# [SET EXERCISE]
Report how many lines in the records hold the string "joints"; give the number and nothing else.

Items from a dataset
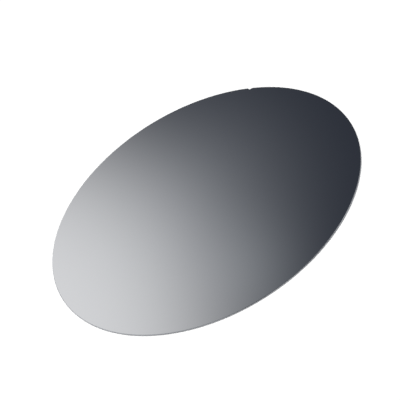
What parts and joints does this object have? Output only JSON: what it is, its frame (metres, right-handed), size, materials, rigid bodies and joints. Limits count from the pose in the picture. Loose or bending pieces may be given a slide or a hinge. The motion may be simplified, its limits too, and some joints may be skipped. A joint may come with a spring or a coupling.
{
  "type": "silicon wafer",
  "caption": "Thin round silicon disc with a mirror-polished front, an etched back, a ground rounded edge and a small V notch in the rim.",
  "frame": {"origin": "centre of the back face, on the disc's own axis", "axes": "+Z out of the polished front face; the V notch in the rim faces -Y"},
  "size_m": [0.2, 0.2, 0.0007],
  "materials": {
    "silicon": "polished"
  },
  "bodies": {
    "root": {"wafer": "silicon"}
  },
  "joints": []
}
* * *
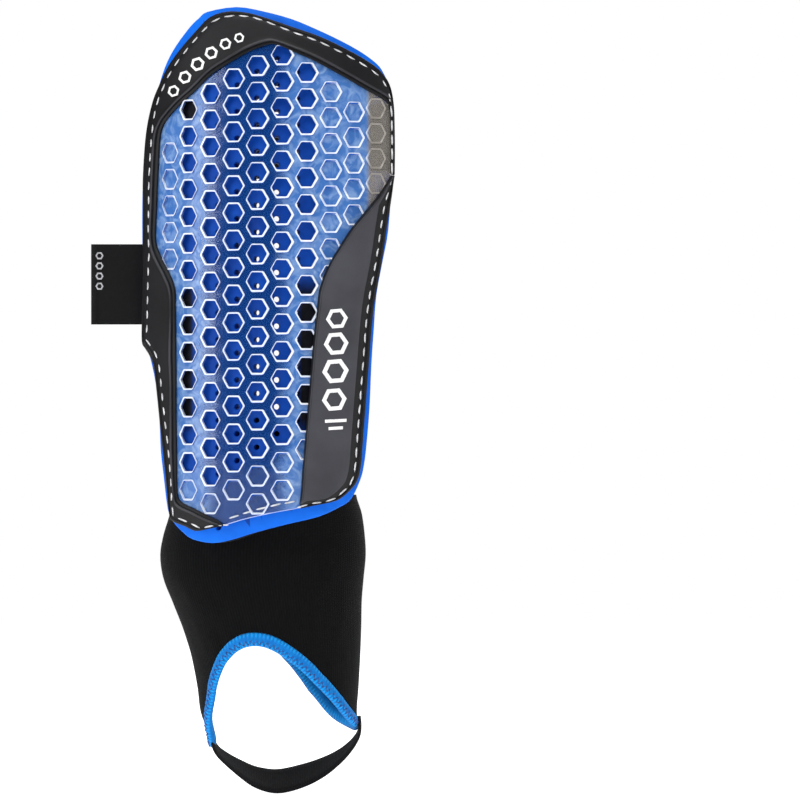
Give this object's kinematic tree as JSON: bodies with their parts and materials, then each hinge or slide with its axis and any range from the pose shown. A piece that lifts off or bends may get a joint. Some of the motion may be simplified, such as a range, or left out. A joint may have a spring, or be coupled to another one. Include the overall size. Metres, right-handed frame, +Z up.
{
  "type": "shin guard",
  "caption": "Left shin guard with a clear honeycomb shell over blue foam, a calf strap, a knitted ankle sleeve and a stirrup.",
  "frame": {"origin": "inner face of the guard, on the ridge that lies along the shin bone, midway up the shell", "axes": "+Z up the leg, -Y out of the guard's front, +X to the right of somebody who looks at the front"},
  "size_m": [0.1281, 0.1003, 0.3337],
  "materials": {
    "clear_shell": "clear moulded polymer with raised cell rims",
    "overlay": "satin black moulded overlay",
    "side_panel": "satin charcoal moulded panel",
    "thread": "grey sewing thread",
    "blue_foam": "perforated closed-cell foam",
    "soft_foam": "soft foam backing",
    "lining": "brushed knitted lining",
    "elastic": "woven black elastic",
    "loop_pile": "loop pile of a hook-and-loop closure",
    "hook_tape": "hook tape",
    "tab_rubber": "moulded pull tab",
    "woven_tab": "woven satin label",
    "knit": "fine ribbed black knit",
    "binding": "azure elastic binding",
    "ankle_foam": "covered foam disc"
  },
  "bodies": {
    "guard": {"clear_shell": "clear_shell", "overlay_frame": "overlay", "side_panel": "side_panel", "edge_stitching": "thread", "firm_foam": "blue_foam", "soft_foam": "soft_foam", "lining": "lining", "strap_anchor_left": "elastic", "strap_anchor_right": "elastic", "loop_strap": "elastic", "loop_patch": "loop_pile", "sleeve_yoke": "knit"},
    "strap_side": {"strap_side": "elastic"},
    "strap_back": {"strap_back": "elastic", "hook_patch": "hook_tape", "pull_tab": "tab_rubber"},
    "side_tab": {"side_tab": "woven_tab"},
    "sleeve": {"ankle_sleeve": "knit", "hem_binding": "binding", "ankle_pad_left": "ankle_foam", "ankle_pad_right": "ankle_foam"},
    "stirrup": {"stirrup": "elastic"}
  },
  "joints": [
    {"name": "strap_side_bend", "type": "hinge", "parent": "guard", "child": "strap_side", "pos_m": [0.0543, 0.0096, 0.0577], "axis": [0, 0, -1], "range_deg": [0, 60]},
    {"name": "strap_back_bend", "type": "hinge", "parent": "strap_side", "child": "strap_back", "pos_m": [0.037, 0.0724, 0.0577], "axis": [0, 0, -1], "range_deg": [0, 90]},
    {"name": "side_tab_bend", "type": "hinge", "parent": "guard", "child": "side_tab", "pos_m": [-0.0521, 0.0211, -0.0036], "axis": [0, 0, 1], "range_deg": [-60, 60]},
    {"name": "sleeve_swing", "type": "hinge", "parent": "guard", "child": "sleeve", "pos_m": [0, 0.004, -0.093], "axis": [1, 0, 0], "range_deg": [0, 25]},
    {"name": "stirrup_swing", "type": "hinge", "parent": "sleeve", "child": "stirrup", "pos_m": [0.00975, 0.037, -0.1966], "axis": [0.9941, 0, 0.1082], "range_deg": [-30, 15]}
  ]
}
--
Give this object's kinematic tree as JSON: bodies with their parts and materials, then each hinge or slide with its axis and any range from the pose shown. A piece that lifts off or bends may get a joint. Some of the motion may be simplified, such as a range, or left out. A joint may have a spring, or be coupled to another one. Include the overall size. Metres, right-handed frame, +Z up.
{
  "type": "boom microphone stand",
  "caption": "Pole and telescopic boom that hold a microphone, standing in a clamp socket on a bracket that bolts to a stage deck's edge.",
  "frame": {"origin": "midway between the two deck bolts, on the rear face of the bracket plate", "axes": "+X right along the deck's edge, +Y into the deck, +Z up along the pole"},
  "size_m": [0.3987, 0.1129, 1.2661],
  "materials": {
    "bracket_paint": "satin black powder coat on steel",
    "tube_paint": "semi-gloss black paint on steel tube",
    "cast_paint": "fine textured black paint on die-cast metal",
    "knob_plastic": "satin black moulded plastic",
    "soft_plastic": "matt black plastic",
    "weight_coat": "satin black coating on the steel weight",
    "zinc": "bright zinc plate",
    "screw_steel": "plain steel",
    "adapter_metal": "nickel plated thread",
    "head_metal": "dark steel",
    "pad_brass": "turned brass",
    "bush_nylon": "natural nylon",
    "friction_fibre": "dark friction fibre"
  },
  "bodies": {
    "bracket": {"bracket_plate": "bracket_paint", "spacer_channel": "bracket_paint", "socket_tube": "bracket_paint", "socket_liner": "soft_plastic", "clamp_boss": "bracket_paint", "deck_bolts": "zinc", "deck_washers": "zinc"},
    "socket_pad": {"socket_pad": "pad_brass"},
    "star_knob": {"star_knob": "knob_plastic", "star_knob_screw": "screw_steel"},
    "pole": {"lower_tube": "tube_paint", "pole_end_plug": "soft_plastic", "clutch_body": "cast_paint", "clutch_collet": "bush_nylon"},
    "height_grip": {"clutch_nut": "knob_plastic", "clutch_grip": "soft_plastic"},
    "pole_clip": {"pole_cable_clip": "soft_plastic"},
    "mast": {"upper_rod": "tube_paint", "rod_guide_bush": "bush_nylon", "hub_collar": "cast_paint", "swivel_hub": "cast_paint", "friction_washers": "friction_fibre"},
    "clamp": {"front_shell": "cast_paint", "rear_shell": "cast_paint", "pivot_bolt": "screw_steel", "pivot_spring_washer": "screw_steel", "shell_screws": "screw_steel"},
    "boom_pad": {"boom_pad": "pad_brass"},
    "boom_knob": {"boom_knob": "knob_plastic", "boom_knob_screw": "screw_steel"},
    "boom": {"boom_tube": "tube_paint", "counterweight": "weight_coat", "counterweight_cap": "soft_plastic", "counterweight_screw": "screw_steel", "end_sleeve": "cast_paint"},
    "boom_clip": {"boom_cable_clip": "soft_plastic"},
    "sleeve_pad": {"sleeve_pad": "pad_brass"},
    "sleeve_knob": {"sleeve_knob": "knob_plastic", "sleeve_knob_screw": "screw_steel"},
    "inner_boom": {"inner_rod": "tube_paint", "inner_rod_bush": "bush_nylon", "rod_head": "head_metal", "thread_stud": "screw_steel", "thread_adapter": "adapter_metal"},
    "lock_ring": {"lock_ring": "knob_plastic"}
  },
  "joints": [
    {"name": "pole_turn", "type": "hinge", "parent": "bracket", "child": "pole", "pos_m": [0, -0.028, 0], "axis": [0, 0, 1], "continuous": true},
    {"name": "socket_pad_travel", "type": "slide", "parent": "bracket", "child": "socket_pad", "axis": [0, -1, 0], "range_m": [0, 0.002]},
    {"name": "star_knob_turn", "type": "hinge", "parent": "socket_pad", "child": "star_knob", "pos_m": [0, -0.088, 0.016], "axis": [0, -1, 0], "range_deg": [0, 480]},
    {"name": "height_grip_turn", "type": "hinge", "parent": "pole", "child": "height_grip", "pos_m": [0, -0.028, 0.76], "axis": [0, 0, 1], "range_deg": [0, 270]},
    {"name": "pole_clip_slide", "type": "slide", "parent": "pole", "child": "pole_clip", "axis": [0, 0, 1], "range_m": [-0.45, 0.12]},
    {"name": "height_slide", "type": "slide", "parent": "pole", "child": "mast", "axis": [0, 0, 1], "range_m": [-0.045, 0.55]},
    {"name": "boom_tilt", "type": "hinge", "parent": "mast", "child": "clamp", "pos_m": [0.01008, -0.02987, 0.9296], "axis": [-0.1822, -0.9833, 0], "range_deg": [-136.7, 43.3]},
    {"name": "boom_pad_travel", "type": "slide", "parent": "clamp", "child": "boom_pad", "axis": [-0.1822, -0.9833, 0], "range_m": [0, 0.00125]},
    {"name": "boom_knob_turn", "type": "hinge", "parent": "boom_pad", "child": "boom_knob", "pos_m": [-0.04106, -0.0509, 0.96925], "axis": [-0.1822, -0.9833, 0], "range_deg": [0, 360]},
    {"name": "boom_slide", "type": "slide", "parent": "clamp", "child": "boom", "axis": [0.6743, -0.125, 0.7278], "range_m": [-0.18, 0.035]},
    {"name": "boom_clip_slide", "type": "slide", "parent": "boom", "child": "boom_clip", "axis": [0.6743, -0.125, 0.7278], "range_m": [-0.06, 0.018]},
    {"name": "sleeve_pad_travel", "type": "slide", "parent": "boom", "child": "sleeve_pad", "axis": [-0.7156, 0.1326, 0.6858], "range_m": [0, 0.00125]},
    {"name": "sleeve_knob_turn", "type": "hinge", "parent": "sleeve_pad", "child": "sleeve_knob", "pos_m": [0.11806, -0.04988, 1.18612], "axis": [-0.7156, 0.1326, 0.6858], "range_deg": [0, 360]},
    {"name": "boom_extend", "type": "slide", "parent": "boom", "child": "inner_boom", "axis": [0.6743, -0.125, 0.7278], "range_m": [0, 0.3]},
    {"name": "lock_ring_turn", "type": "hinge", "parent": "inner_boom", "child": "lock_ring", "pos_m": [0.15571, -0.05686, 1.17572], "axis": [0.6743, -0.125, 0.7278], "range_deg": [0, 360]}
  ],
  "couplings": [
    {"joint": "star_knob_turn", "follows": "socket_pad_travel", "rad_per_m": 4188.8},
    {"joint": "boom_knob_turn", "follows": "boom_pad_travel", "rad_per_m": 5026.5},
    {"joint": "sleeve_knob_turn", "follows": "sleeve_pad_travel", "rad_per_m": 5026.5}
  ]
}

# [FINISHED TASK]
4